Reporter: Nurtiandriyani Simamora | Editor: Avanty Nurdiana
KONTAN.CO.ID – JAKARTA. Kepala Pusat Makroekonomi dan Keuangan Indef, M. Rizal Taufikurahman, menilai bencana yang melanda sejumlah wilayah di Sumatra berpotensi memberikan tambahan tekanan terhadap inflasi nasional pada Desember 2025, melonjak dari inflasi November yang sebesar 0,17% secara bulanan (mtm), dan 2,27% secara tahunan.
Tekanan terutama datang dari jenis volatile food serta meningkatnya biaya distribusi logistik.

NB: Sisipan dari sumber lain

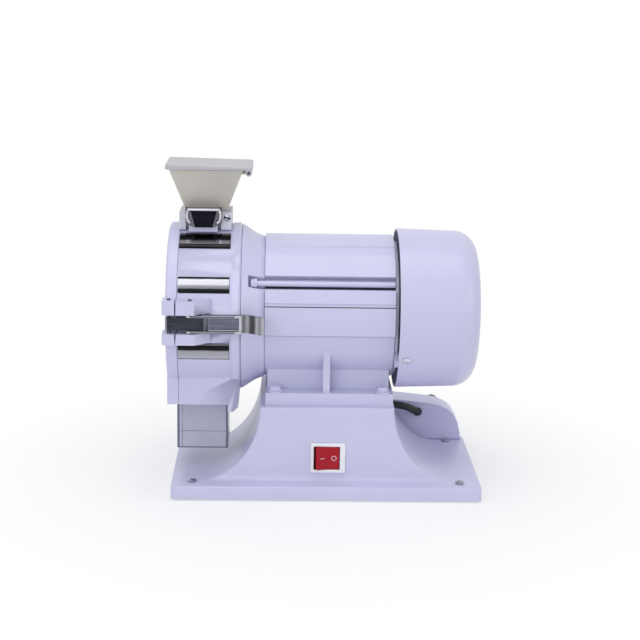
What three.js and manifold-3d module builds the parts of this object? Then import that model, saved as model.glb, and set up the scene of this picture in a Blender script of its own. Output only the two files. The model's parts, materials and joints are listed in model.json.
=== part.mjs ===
// Analytical lab mill, mm, +Z up, +X along the motor axis away from the mill drum.
// Every length is named here. Positions further down follow from these.
import * as THREE from 'three';
import { mergeVertices } from 'three/addons/utils/BufferGeometryUtils.js';
import Module from 'manifold-3d';

const wasm = await Module();
wasm.setup();

// Clearances and overruns
const gap = 0.3;
const overrun = 2;
const weld = 0.0001;

// Rubber feet and the flange of the base casting
const foot = { radius: 9, proud: 1.5, pocket: 3.5, inX: 22.5, inY: 14.5 };
const screwIn = { x: 22.5, y: 18.5 };
const flange = { halfX: 147.5, halfY: 84.5, thick: 13, corner: 5, bevel: 1.2 };
const ledge = { x0: 40, x1: 144.5, deep: 21 };
const waist = { halfX: 63.7, halfY: 66, tall: 72.5, reach: 59, wall: 5, corner: 3, fillet: 5, bevel: 1 };
const plate = { halfX: 112, halfY: 58, thick: 1.5, lip: 2.2 };
const screw = { head: 4.2, tall: 2, shank: 2, long: 6, slot: 1, slotDeep: 0.8 };

// Rocker switch on the front
const bezel = { x: 0.2, z: 35, halfX: 15.5, halfZ: 14.5, proud: 2.2, rim: 1.6, body: 18, wall: 1.4 };
const rocker = { halfX: 11.2, halfZ: 11.2, pivot: 3, high: 6.4, dip: 1.6, low: 2.5, rest: 8 };

// Rear wiring housing, capacitor and motor lead
const housing = { x0: 42, x1: 144, deep: 32, high: 44, wall: 2.5, lowSide: 3 };
const cap = { radius: 13, x0: 50, long: 38 };
const lead = { radius: 3.8, inset: 6, z: 57, inX: 12 };
const gland = { radius: 8, nut: 10, long: 15, bore: 3.6, x: 116 };

// Motor
const motor = { shaftHigh: 71, x0: -60.2, x1: 62, radius: 71, bore: 60.6, channel: 63.6, belly: 66.5 };
const footPlate = { x0: -58.8, x1: 62.3, halfY: 60, thick: 12.5 };
const neck = { half: 42, top: 40, rise: 26, end: 3 };
const rib = { x: 3.3, half: 3.2, front: 58, tall: 40 };
const bolt = { inX: 9.5, inY: 6, washer: 8, washerThick: 1.2, hex: 5.6, hexTall: 4, shank: 3.2, long: 17 };
const rod = { angle: 30.5, inset: 3.4, radius: 2.7, nut: 4.6, nutTall: 5 };
const stator = { x0: -34, x1: 38, bore: 36 };
const coil = { inner: 40, outer: 54, long: 15 };
const core = { radius: 35.4, over: 2 };
const shaft = { radius: 12, seatRadius: 10, endRadius: 7, rearTo: 88 };
const bearing = { outer: 20, wide: 12 };
const bell = { x: 62.3, thick: 3, radius: 65, hub: 24, deep: 14 };

// Fan and its cover
const coverScrew = { head: 3.4, tall: 1.6, shank: 1.2, grip: 3, post: 4 };
const cover = { x0: 66, x1: 145.5, rim: 77.3, taper: 1.6, corner: 22, dome: 2.5, wall: 1.6, lap: 8 };
const vent = { rings: 3, inner: 12, pitch: 13, wide: 4, count: 4 };
const fan = { x0: 74, hub: 14, radius: 58, wide: 26, blades: 8, thick: 2.4, disc: 3 };

// Adapter between motor and drum
const adapter = { x0: -82.2, x1: -60.5, big: 80, small: 68, wall: 7, hub: 26 };
const seal = { outer: 16, wide: 6 };

// Mill drum, its block below and the discharge
const drum = { x0: -141.2, x1: -82.5, radius: 81, band: 0.8, rim: 8.5, bore: 70, back: 8, hub: 18 };
const block = { halfY: 55, below: 3.5, tall: 40, heel: 10, heelDrop: 7, chamfer: 5 };
const chute = { halfX: 17, halfY: 15 };
const shoe = { neck: 4, halfX: 21, flange: 3.6, halfY: 21 };
const strip = { angles: [62, 26, -20], halfs: [11, 7.6, 8.6], deep: 3.2, sunk: 0.6, endIn: 2 };
const liner = { thick: 7, tooth: 3.2, teeth: 30, window: 26, gapEnd: 1 };
const sieve = { thick: 2, slots: 7, slotWide: 2.2 };

// Door, its hinge and gasket
const door = { thick: 10.5, radius: 81, edge: 3, boss: 3, bossRadius: 66, gap: 0.3 };
const gasket = { inner: 71.5, outer: 77.5, thick: 1.6 };
const hinge = { out: 13, radius: 5.4, pin: 2.6, mid: 10.5, tall: 14 };

// Toggle latch on the front of the drum
const lug = { x1: -110, flat: 17, out: 14, low: 153.5, high: 194.5, inLow: 163.6, inHigh: 181.6 };
const latch = { pivotX: -128.6, keeperX: -148, out: 8.4, link: 13, wall: 2, eye: 4.1, pin: 1.8, end: -60.6 };
const tab = { bendX: -81.3, lift: 9 };
const claw = { thick: 2.4, keeperPin: 1.8, keeperIn: 3.4 };

// Beater rotor
const beater = { disc: 4, radius: 52, tip: 59, hub: 15, blades: 6, thick: 5, x0: -136, x1: -96 };
const nut = { radius: 8, thick: 6 };

// Hopper
const hopper = { x: -116.5, base: 2.3, neckHalfX: 17, halfY: 14, foot: 16.5, topHalfX: 34.5, topHalfY: 31 };
const funnel = { z0: 268, z1: 306.4, halfX0: 20.2, halfY0: 16, wall: 2.2 };
const saddle = { x0: -140.7, x1: -88.5, halfY: 22, midY: 26, top: 265, midTop: 263 };
const lid = { x0: -154.8, halfY: 32.5, thick: 4.2, knuckle: 3.2, pin: 1.1, pinX: -76.6, ear: 6, earRadius: 2 };
const clip = { halfX: 17, top: 269, low: 250, out: 3.4, thick: 2, cheek: 2, pin: 1.5, pinZ: 262, pinIn: 1.6 };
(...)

Meski demikian, secara agregat nasional, dampaknya dinilai masih relatif terbatas.
Menurut Rizal, meski bencana di wilayah Sumatera terjadi menjelang akhir November, namun dampaknya ke harga pangan baru akan terasa pada Desember.
Baca Juga: Inflasi Sumatra Meledak Usai Bencana, Ekonom: Ini Force Majeure, Harus Out of the Box
"Memasuki Desember, gangguan infrastruktur, terhambatnya arus logistik pangan dan BBM, serta kelangkaan pasokan di daerah terdampak berpeluang mendorong inflasi bulanan meningkat dibanding November," ungkap Rizal kepada Kontan, Selasa (9/12/2025).
Meski begitu, Rizal memperkirakan kenaikan inflasi tahunan masih moderat dan tetap berada dalam rentang sasaran. Kontribusi wilayah terdampak terhadap inflasi nasional tidak dominan, sementara pasokan nasional juga masih ditopang oleh daerah lain.
Pada level regional, terutama di Aceh, Sumatra Utara, dan Sumatra Barat, tekanan inflasi disebut cenderung lebih kuat dan tidak simetris. Menurutnya ketika distribusi mulai berjalan kembali di Desember dengan kondisi pasokan yang masih terbatas, inflasi bulanan berpotensi berbalik naik cukup signifikan, terutama pada komoditas pangan segar dan jasa transportasi.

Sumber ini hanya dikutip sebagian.